### Collected data

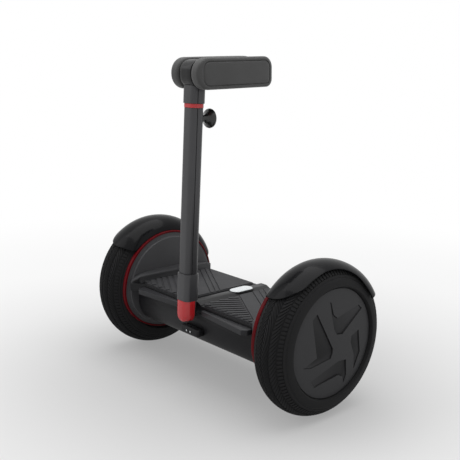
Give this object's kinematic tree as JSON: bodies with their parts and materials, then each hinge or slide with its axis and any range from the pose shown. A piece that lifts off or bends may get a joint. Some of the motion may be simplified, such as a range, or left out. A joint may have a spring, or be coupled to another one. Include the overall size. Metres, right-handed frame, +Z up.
{
  "type": "self-balancing scooter",
  "caption": "Self-balancing scooter with large tyres beside a low ribbed deck and a telescopic knee-steering bar with padded head.",
  "frame": {"origin": "on the floor, under the middle of the axle line", "axes": "+X along the axle towards the near wheel of the picture, +Y to the rear where the rider steps on, +Z up"},
  "size_m": [0.543, 0.266, 0.5952],
  "materials": {
    "tyre": "matte black rubber with fine angled grooves",
    "shell": "satin black moulding",
    "spine": "satin black moulding",
    "fender": "smooth half-gloss black",
    "hub_cover": "satin dark grey with sunk facets",
    "foot_mat": "dark grey rubber with raised ribs and a smooth band",
    "knee_pad": "fine-grained dark grey foam skin",
    "pole": "satin dark grey paint",
    "gloss_black": "glossy black",
    "red_trim": "glossy red",
    "light_lens": "milky white lens",
    "anodised_aluminium": "satin anodised",
    "cast_aluminium": "as cast",
    "steel": "ground steel",
    "magnets": "nickel plated",
    "stator_core": "copper windings on a steel core",
    "battery": "blue shrink sleeve",
    "circuit_board": "green board",
    "sensor_film": "thin grey film",
    "soft_rubber": "matte black rubber"
  },
  "bodies": {
    "scooter_body": {"main_frame": "cast_aluminium", "lower_shell": "shell", "battery_cover": "shell", "battery_cover_screw": "steel", "battery_pack": "battery", "control_board": "circuit_board", "upper_deck": "shell", "spine_cover": "spine", "status_light": "light_lens", "pivot_housing": "cast_aluminium", "front_pivot_bearing": "steel", "rear_pivot_bearing": "steel", "return_bush": "soft_rubber", "pivot_cover": "shell", "left_cover_screw": "steel", "right_cover_screw": "steel", "charge_port": "soft_rubber", "left_foot_mat": "foot_mat", "left_pedal_sensor": "sensor_film", "left_front_rail": "shell", "left_axle": "steel", "left_stator": "stator_core", "left_flank": "shell", "left_red_ring": "red_trim", "left_fender": "fender", "right_foot_mat": "foot_mat", "right_pedal_sensor": "sensor_film", "right_front_rail": "shell", "right_axle": "steel", "right_stator": "stator_core", "right_flank": "shell", "right_red_ring": "red_trim", "right_fender": "fender"},
    "left_wheel": {"left_tyre": "tyre", "left_rim": "cast_aluminium", "left_magnet_ring": "magnets", "left_motor_cover": "cast_aluminium", "left_inner_bearing": "steel", "left_outer_bearing": "steel", "left_hub_cover": "hub_cover"},
    "right_wheel": {"right_tyre": "tyre", "right_rim": "cast_aluminium", "right_magnet_ring": "magnets", "right_motor_cover": "cast_aluminium", "right_inner_bearing": "steel", "right_outer_bearing": "steel", "right_hub_cover": "hub_cover"},
    "steering_bar": {"steering_stem": "pole", "stem_cap": "red_trim", "pole_tube": "pole", "pole_band": "red_trim", "pivot_shaft": "steel"},
    "head": {"inner_tube": "anodised_aluminium", "head_collar": "pole", "head_core": "gloss_black", "left_knee_pad": "knee_pad", "right_knee_pad": "knee_pad"},
    "clamp": {"clamp_knob": "gloss_black"},
    "socket_cap": {"charge_cap": "soft_rubber"},
    "button": {"power_button": "gloss_black"}
  },
  "joints": [
    {"name": "left_wheel_spin", "type": "hinge", "parent": "scooter_body", "child": "left_wheel", "pos_m": [-0.229, 0, 0.133], "axis": [1, 0, 0], "continuous": true},
    {"name": "right_wheel_spin", "type": "hinge", "parent": "scooter_body", "child": "right_wheel", "pos_m": [0.229, 0, 0.133], "axis": [1, 0, 0], "continuous": true},
    {"name": "steering_lean", "type": "hinge", "parent": "scooter_body", "child": "steering_bar", "pos_m": [0, -0.1, 0.1335], "axis": [0, 1, 0], "range_deg": [-12, 12], "stiffness_Nm_per_rad": 14},
    {"name": "height_slide", "type": "slide", "parent": "steering_bar", "child": "head", "axis": [0, 0.0332, 0.9995], "range_m": [0, 0.2]},
    {"name": "clamp_turn", "type": "hinge", "parent": "steering_bar", "child": "clamp", "pos_m": [0, -0.08825, 0.4878], "axis": [0, 0.9995, -0.0332], "range_deg": [0, 360]},
    {"name": "cap_open", "type": "hinge", "parent": "scooter_body", "child": "socket_cap", "pos_m": [0.06, 0.0958, 0.11], "axis": [-1, 0, 0], "range_deg": [0, 110]},
    {"name": "button_press", "type": "slide", "parent": "scooter_body", "child": "button", "axis": [0, -1, 0], "range_m": [0, 0.0015], "stiffness_N_per_m": 300}
  ]
}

### Direction
Copy all of the data exactly.

### Exercise result
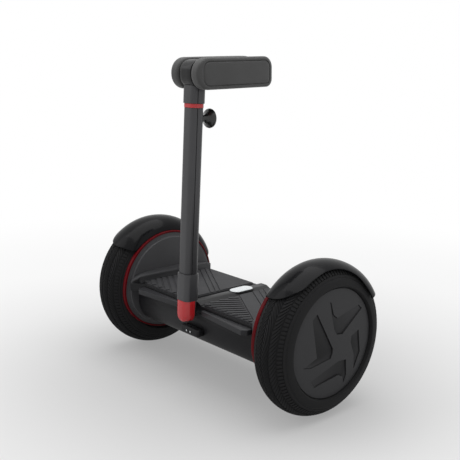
Give this object's kinematic tree as JSON: bodies with their parts and materials, then each hinge or slide with its axis and any range from the pose shown. A piece that lifts off or bends may get a joint. Some of the motion may be simplified, such as a range, or left out. A joint may have a spring, or be coupled to another one. Include the overall size. Metres, right-handed frame, +Z up.
{
  "type": "self-balancing scooter",
  "caption": "Self-balancing scooter with large tyres beside a low ribbed deck and a telescopic knee-steering bar with padded head.",
  "frame": {"origin": "on the floor, under the middle of the axle line", "axes": "+X along the axle towards the near wheel of the picture, +Y to the rear where the rider steps on, +Z up"},
  "size_m": [0.543, 0.266, 0.5952],
  "materials": {
    "tyre": "matte black rubber with fine angled grooves",
    "shell": "satin black moulding",
    "spine": "satin black moulding",
    "fender": "smooth half-gloss black",
    "hub_cover": "satin dark grey with sunk facets",
    "foot_mat": "dark grey rubber with raised ribs and a smooth band",
    "knee_pad": "fine-grained dark grey foam skin",
    "pole": "satin dark grey paint",
    "gloss_black": "glossy black",
    "red_trim": "glossy red",
    "light_lens": "milky white lens",
    "anodised_aluminium": "satin anodised",
    "cast_aluminium": "as cast",
    "steel": "ground steel",
    "magnets": "nickel plated",
    "stator_core": "copper windings on a steel core",
    "battery": "blue shrink sleeve",
    "circuit_board": "green board",
    "sensor_film": "thin grey film",
    "soft_rubber": "matte black rubber"
  },
  "bodies": {
    "scooter_body": {"main_frame": "cast_aluminium", "lower_shell": "shell", "battery_cover": "shell", "battery_cover_screw": "steel", "battery_pack": "battery", "control_board": "circuit_board", "upper_deck": "shell", "spine_cover": "spine", "status_light": "light_lens", "pivot_housing": "cast_aluminium", "front_pivot_bearing": "steel", "rear_pivot_bearing": "steel", "return_bush": "soft_rubber", "pivot_cover": "shell", "left_cover_screw": "steel", "right_cover_screw": "steel", "charge_port": "soft_rubber", "left_foot_mat": "foot_mat", "left_pedal_sensor": "sensor_film", "left_front_rail": "shell", "left_axle": "steel", "left_stator": "stator_core", "left_flank": "shell", "left_red_ring": "red_trim", "left_fender": "fender", "right_foot_mat": "foot_mat", "right_pedal_sensor": "sensor_film", "right_front_rail": "shell", "right_axle": "steel", "right_stator": "stator_core", "right_flank": "shell", "right_red_ring": "red_trim", "right_fender": "fender"},
    "left_wheel": {"left_tyre": "tyre", "left_rim": "cast_aluminium", "left_magnet_ring": "magnets", "left_motor_cover": "cast_aluminium", "left_inner_bearing": "steel", "left_outer_bearing": "steel", "left_hub_cover": "hub_cover"},
    "right_wheel": {"right_tyre": "tyre", "right_rim": "cast_aluminium", "right_magnet_ring": "magnets", "right_motor_cover": "cast_aluminium", "right_inner_bearing": "steel", "right_outer_bearing": "steel", "right_hub_cover": "hub_cover"},
    "steering_bar": {"steering_stem": "pole", "stem_cap": "red_trim", "pole_tube": "pole", "pole_band": "red_trim", "pivot_shaft": "steel"},
    "head": {"inner_tube": "anodised_aluminium", "head_collar": "pole", "head_core": "gloss_black", "left_knee_pad": "knee_pad", "right_knee_pad": "knee_pad"},
    "clamp": {"clamp_knob": "gloss_black"},
    "socket_cap": {"charge_cap": "soft_rubber"},
    "button": {"power_button": "gloss_black"}
  },
  "joints": [
    {"name": "left_wheel_spin", "type": "hinge", "parent": "scooter_body", "child": "left_wheel", "pos_m": [-0.229, 0, 0.133], "axis": [1, 0, 0], "continuous": true},
    {"name": "right_wheel_spin", "type": "hinge", "parent": "scooter_body", "child": "right_wheel", "pos_m": [0.229, 0, 0.133], "axis": [1, 0, 0], "continuous": true},
    {"name": "steering_lean", "type": "hinge", "parent": "scooter_body", "child": "steering_bar", "pos_m": [0, -0.1, 0.1335], "axis": [0, 1, 0], "range_deg": [-12, 12], "stiffness_Nm_per_rad": 14},
    {"name": "height_slide", "type": "slide", "parent": "steering_bar", "child": "head", "axis": [0, 0.0332, 0.9995], "range_m": [0, 0.2]},
    {"name": "clamp_turn", "type": "hinge", "parent": "steering_bar", "child": "clamp", "pos_m": [0, -0.08825, 0.4878], "axis": [0, 0.9995, -0.0332], "range_deg": [0, 360]},
    {"name": "cap_open", "type": "hinge", "parent": "scooter_body", "child": "socket_cap", "pos_m": [0.06, 0.0958, 0.11], "axis": [-1, 0, 0], "range_deg": [0, 110]},
    {"name": "button_press", "type": "slide", "parent": "scooter_body", "child": "button", "axis": [0, -1, 0], "range_m": [0, 0.0015], "stiffness_N_per_m": 300}
  ]
}